The experiment worked quite well. The outline of the distant hills is relatively unchanged in eighty or ninety years, although the foreground has changed considerably – there are now way more cedars, for example - so we were able to spot the location of the timber dwelling which came between the time of the dug-out and this house. We also suspect that the Arents’ barn was incorporated into the large one Matt now uses for calving.

There’s still a mystery surrounding the Arents’ first home, however. What people are calling the dug-out (foreground, below) is, we suspect, no more than a root-cellar. But I could be wrong. I often am.


We now turned our attention to the suspension bridge, or the remains thereof, and set off along the river-bank, heading upstream and picking our way carefully between the many swathes of poison ivy. We soon came across what was left of one of the piers on the north bank, almost encased in a wild grapevine. On the south bank we found another - still wrapped with heavy gauge steel wire and anchored into the bluff. Its  partner lay on the ground.


As to the original dug-out, we are stumped. People say, airily, ‘oh, it’s there all right’, but the bluffs are so scarred by rock-falls and wash-outs that it could be any one of a dozen sites.

We were now wet and hungry.
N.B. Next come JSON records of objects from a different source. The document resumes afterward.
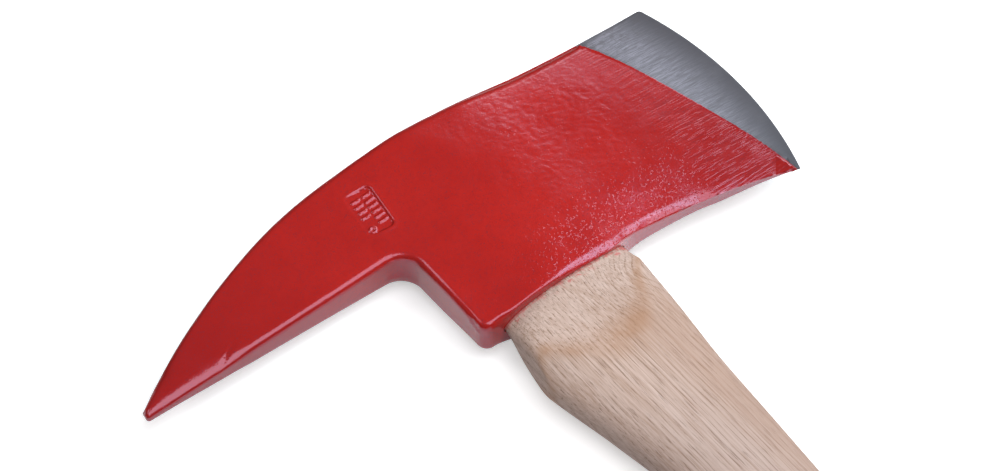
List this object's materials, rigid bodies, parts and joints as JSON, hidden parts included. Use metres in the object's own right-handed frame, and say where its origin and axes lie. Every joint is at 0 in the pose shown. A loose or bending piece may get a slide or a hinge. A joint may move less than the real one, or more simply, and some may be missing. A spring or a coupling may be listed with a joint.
{
  "type": "fire axe",
  "caption": "Pick-head fire axe: red-painted forged head with a bare ground bit, oval eye and tapered pick, wedged on a curved wooden handle with a fawn-foot end.",
  "frame": {"origin": "centre of the flat end of the handle's butt", "axes": "+Y up the handle to the crown of the head, +X towards the cutting edge and -X towards the pick, +Z across the thickness; the axe's middle plane is Z = 0"},
  "size_m": [0.3119, 0.914, 0.0312],
  "materials": {
    "red_paint": "glossy red enamel over a rough forging, with the bit ground to bare steel",
    "handle_wood": "bare sanded ash or hickory, pale, with open pores along the grain",
    "wedge_wood": "sawn hardwood end grain",
    "wedge_steel": "plain dull steel, hammered flush"
  },
  "bodies": {
    "root": {"axe_head": "red_paint", "handle": "handle_wood", "wooden_wedge": "wedge_wood", "steel_wedge_1": "wedge_steel", "steel_wedge_2": "wedge_steel"}
  },
  "joints": []
}
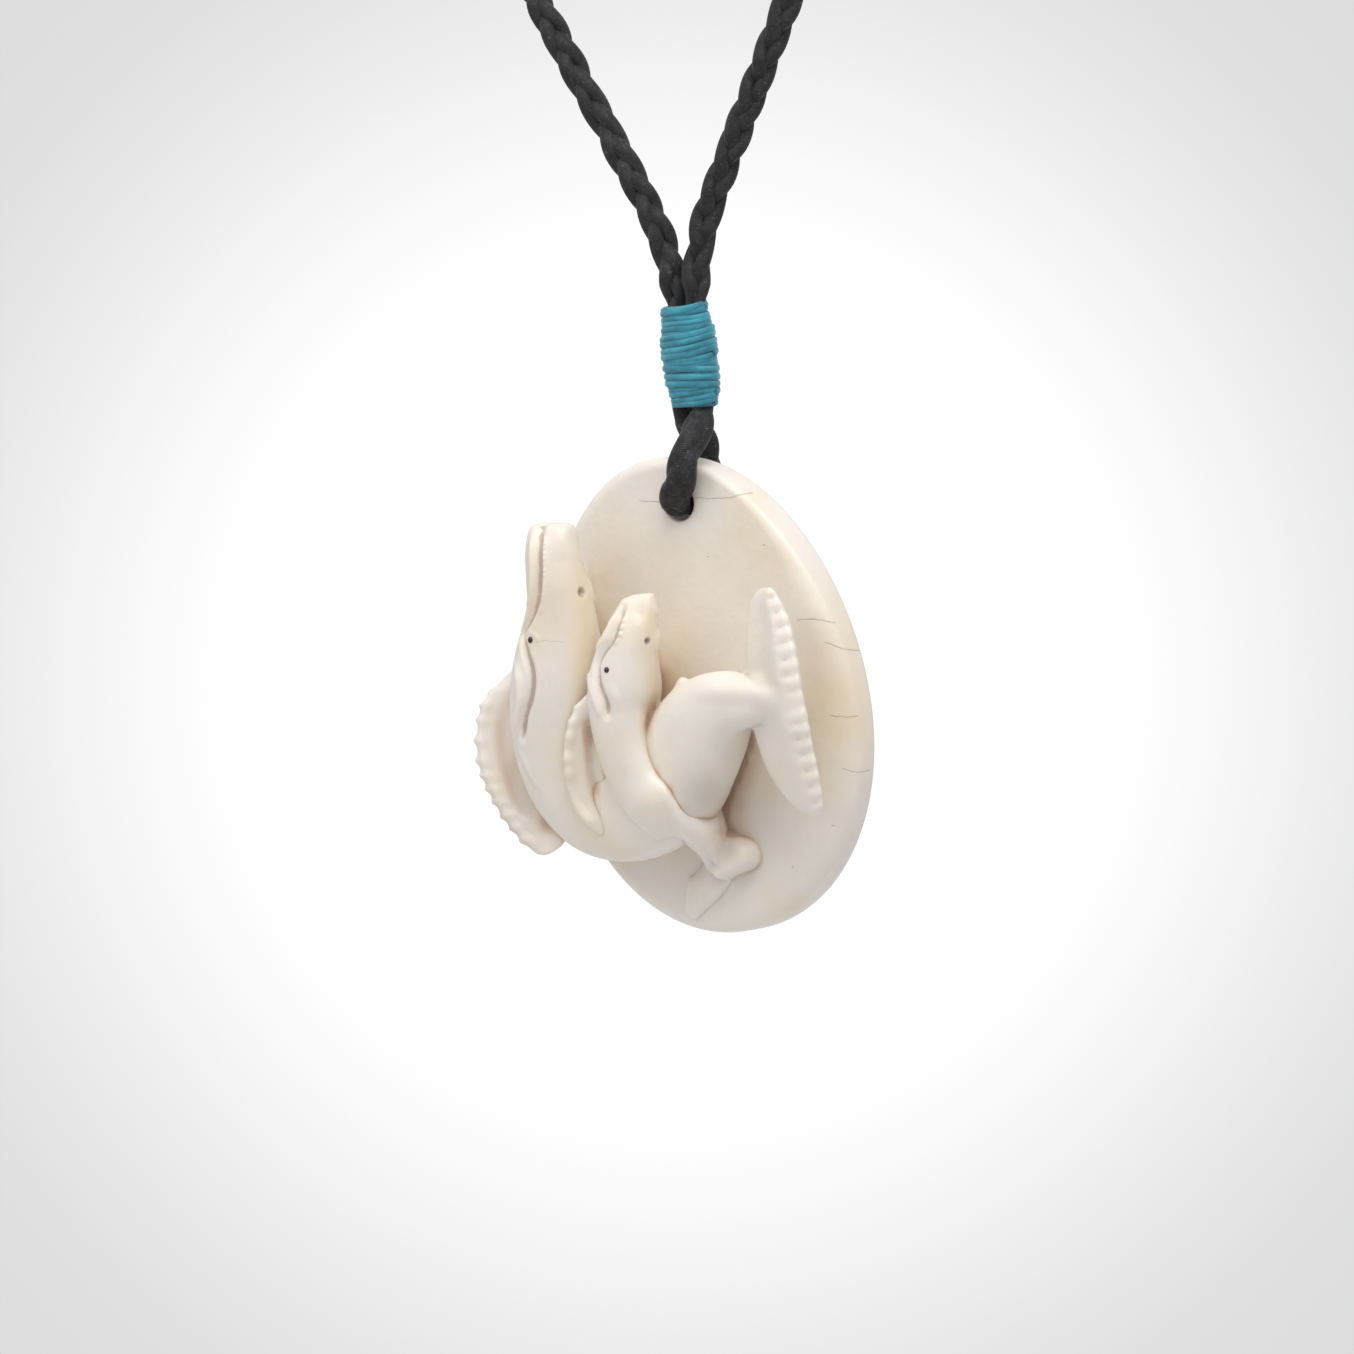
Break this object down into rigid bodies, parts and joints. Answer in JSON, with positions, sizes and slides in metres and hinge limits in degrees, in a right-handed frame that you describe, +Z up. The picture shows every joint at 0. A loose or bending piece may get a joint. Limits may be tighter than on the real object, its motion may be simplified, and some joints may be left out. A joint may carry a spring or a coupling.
{
  "type": "carved ivory pendant on a neck cord",
  "caption": "Oval ivory plaque carved in high relief with a whale and her calf, hung by a hole near its top from a plaited black neck cord that a turquoise thread whipping gathers.",
  "frame": {"origin": "where the neck cord rests on the nape, at the cord's centreline in the middle of the loop's back", "axes": "+Z up, +X to the viewer's right, the carved face of the plaque towards -Y"},
  "size_m": [0.1548, 0.1147, 0.2503],
  "materials": {
    "ivory": "polished mammoth ivory, cream, with fine growth lines and warm shading in the carving's depths",
    "eye_inlay": "small dark inlaid eyes, polished",
    "cord": "plaited waxed cord, black, a little glossy",
    "thread": "waxed turquoise thread, wound close"
  },
  "bodies": {
    "necklace": {"neck_cord": "cord", "hanging_loop": "cord", "whipping": "thread"},
    "pendant": {"carved_pendant": "ivory", "mother_eye": "eye_inlay", "calf_eye": "eye_inlay"}
  },
  "joints": [
    {"name": "pendant_swing", "type": "hinge", "parent": "necklace", "child": "pendant", "pos_m": [-0.0009, -0.09985, -0.2053], "axis": [0, 1, 0], "range_deg": [-25, 25]}
  ]
}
Time to go home and eat.

The finished turkey may not look beautiful, but the chef is beaming for a very good reason: he’s just picked off a piece and knows that it tastes just fine. There is no other standard by which to judge it.

Today we were going to picnic. I pause to allow laughter to echo around the rain-swept bluffs. But who knows? As my grandmother used to say, peering through the gloom towards the west, and desperate to get us out of the house, ‘It’s definitely brightening up over there.’ She was half-Scottish.